▶ _REQUIREMENT_
Count lines, not occurrences: give the number of lines holding the word "empty", and nothing besides.

▶ _DATASET EXTRACT_
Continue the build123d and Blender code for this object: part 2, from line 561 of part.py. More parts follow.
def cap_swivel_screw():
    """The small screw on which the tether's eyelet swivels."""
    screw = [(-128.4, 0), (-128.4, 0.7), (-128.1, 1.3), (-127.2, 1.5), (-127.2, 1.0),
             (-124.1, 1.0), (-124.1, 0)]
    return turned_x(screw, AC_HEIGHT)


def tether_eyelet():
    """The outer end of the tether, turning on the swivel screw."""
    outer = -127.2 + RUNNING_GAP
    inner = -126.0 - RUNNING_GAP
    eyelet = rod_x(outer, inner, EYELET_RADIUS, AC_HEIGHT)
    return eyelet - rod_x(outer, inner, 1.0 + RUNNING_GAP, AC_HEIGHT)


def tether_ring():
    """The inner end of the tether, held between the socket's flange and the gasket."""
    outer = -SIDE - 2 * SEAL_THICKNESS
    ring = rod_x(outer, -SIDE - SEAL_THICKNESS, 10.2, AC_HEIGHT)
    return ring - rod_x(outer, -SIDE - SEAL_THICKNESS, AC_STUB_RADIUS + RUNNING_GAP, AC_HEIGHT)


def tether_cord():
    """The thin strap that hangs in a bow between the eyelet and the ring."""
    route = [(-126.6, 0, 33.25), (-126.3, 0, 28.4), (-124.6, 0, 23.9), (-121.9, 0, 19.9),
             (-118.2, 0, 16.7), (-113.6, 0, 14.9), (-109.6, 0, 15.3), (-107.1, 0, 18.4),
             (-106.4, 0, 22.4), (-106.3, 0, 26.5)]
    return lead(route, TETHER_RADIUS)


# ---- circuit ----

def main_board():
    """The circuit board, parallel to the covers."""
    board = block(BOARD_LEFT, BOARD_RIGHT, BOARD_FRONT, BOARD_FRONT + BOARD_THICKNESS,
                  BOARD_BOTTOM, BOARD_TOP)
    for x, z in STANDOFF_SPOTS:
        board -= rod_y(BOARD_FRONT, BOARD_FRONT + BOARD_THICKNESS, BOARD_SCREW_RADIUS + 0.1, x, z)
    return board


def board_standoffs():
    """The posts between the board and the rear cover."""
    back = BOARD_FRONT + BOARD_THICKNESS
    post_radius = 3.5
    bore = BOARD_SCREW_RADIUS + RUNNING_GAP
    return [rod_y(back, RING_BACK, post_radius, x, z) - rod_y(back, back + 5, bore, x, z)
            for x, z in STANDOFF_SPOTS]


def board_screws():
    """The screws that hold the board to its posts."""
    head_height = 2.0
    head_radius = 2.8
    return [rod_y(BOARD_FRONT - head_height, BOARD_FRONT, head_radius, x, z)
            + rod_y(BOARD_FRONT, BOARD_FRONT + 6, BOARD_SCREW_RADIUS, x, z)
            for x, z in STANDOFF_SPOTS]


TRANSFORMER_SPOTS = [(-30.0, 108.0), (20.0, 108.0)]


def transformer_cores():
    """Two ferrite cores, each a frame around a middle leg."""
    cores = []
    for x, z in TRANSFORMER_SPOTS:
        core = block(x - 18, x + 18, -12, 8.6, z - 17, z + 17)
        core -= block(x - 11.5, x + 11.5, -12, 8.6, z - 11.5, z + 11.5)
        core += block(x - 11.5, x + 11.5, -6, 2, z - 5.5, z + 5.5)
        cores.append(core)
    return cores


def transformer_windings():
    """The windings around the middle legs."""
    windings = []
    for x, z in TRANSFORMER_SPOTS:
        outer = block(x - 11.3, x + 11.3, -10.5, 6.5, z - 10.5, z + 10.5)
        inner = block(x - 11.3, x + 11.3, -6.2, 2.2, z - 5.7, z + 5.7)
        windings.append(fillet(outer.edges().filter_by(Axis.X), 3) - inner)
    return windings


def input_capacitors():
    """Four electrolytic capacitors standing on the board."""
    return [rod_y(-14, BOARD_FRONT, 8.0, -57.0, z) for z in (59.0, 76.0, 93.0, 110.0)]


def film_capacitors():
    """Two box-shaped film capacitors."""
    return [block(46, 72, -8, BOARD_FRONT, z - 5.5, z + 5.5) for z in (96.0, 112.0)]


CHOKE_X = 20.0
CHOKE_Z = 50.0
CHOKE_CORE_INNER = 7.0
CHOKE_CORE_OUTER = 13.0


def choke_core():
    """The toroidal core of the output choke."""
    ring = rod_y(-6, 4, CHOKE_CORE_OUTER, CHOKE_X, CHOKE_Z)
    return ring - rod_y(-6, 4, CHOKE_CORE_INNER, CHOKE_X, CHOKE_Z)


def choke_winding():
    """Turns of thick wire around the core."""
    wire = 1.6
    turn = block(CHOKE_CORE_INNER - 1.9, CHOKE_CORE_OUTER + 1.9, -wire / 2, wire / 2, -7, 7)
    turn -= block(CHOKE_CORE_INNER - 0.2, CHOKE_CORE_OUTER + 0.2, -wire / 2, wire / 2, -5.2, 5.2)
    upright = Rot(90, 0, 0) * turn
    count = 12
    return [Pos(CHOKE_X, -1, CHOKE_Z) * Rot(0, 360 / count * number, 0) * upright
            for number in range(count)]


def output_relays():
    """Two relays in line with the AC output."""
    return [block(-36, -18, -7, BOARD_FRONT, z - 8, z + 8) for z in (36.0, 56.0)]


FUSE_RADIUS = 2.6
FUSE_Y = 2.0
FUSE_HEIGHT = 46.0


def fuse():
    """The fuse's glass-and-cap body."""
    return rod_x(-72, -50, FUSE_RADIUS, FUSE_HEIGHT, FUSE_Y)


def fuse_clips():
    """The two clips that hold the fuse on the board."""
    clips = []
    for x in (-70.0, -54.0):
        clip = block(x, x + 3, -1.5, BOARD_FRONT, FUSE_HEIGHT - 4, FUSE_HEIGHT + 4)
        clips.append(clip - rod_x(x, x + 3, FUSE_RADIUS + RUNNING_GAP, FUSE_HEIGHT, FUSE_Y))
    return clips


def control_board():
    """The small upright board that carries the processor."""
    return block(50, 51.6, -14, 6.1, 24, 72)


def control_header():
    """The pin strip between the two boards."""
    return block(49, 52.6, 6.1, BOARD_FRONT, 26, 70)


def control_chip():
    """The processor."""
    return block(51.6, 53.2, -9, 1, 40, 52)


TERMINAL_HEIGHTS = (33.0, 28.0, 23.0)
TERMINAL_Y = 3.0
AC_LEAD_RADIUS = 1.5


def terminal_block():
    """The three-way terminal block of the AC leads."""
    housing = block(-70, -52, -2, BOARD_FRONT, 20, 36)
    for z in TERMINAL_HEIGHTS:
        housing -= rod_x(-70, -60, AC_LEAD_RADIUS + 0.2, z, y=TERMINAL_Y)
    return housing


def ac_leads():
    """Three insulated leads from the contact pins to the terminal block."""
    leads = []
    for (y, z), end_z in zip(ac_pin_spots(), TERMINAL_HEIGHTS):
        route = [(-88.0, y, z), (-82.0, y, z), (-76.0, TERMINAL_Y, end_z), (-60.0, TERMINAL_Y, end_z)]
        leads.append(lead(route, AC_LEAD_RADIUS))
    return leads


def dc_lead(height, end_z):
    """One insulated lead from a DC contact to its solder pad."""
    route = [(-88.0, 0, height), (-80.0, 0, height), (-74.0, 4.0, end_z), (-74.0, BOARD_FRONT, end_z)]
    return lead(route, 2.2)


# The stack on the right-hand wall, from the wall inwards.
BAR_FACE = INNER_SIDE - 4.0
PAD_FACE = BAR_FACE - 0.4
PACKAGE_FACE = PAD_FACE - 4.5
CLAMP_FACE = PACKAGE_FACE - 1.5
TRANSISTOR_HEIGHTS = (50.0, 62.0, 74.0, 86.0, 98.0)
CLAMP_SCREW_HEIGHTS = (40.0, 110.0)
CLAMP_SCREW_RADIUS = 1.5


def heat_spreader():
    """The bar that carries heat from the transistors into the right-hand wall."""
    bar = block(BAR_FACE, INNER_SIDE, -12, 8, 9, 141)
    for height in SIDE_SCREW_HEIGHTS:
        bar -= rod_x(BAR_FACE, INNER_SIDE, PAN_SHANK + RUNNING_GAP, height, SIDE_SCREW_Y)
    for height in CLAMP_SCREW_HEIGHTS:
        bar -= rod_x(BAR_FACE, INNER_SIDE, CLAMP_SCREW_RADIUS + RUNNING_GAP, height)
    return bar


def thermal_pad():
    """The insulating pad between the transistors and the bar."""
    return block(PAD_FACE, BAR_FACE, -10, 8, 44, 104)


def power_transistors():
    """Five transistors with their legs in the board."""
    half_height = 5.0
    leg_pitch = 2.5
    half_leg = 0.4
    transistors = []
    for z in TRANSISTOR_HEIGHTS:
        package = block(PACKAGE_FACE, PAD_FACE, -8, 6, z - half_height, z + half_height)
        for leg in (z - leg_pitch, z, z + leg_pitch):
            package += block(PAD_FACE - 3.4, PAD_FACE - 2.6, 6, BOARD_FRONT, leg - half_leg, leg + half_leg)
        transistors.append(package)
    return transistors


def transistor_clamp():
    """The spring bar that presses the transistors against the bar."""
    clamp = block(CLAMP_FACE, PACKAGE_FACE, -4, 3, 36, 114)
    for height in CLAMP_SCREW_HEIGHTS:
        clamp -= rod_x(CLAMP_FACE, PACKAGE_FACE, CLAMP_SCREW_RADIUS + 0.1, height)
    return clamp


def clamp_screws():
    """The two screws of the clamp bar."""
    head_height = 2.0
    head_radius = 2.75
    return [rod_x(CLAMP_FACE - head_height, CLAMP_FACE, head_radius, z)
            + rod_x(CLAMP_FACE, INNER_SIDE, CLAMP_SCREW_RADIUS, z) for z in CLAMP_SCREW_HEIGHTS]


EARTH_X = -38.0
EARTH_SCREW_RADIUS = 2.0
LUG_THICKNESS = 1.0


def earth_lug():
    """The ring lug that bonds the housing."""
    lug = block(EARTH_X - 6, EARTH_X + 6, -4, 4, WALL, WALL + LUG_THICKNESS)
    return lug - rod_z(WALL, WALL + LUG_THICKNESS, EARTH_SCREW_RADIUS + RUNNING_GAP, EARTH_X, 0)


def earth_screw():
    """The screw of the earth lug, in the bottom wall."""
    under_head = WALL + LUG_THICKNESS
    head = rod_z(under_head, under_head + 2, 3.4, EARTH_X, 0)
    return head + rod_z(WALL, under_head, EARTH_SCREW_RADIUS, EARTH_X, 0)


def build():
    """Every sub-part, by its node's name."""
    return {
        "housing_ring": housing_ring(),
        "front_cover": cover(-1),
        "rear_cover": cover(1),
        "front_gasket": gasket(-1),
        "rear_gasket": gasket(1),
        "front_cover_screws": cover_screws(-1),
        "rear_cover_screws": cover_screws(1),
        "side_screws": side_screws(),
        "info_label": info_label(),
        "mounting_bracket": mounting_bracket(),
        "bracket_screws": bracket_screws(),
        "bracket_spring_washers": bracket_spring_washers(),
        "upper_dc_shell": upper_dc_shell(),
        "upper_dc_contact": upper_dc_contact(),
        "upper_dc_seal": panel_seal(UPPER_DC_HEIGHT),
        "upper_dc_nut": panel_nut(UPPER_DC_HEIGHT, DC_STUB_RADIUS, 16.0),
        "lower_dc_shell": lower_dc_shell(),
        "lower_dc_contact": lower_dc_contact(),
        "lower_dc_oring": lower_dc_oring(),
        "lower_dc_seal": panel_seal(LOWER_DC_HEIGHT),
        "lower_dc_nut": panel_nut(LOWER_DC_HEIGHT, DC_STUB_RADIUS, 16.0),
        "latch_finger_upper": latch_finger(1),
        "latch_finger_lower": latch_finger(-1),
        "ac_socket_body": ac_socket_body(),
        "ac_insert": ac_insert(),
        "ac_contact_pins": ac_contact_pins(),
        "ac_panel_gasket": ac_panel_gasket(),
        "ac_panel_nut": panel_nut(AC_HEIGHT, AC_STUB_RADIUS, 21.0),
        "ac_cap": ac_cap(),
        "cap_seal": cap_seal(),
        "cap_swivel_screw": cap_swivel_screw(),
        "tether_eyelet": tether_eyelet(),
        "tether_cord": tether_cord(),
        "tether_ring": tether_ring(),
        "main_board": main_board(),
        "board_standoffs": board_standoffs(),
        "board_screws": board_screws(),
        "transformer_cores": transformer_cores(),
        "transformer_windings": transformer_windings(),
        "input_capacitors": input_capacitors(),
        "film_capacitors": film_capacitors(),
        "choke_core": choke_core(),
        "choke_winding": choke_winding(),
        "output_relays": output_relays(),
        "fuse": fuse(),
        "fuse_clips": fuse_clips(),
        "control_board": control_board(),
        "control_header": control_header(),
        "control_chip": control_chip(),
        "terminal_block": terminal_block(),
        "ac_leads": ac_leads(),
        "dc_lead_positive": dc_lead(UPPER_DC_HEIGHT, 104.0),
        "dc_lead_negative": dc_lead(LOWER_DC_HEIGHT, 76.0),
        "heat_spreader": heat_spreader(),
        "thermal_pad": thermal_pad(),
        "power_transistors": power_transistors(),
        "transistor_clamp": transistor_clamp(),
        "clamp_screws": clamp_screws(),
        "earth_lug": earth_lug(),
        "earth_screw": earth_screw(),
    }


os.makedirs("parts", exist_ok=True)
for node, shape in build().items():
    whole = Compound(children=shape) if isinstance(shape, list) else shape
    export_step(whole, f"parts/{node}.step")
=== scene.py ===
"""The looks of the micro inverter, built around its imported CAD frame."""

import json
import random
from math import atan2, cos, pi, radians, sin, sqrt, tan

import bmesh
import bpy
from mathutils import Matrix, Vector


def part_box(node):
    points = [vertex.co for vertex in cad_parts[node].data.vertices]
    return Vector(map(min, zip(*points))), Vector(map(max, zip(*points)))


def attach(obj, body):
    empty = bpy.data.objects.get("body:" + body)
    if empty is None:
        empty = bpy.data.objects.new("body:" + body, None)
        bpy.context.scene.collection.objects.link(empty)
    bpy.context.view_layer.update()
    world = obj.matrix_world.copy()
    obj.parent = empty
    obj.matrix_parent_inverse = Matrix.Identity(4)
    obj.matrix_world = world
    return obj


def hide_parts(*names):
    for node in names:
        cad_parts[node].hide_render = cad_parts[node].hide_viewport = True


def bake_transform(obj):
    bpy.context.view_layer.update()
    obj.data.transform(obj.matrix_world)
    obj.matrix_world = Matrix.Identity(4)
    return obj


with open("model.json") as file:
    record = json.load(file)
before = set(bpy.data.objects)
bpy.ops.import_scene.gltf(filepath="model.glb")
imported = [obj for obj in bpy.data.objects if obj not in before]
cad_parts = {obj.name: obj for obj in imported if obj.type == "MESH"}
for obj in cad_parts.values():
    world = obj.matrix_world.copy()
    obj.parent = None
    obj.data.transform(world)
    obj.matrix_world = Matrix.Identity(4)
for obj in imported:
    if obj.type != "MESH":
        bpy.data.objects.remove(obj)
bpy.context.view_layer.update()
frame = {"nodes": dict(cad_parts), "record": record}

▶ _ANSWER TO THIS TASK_
5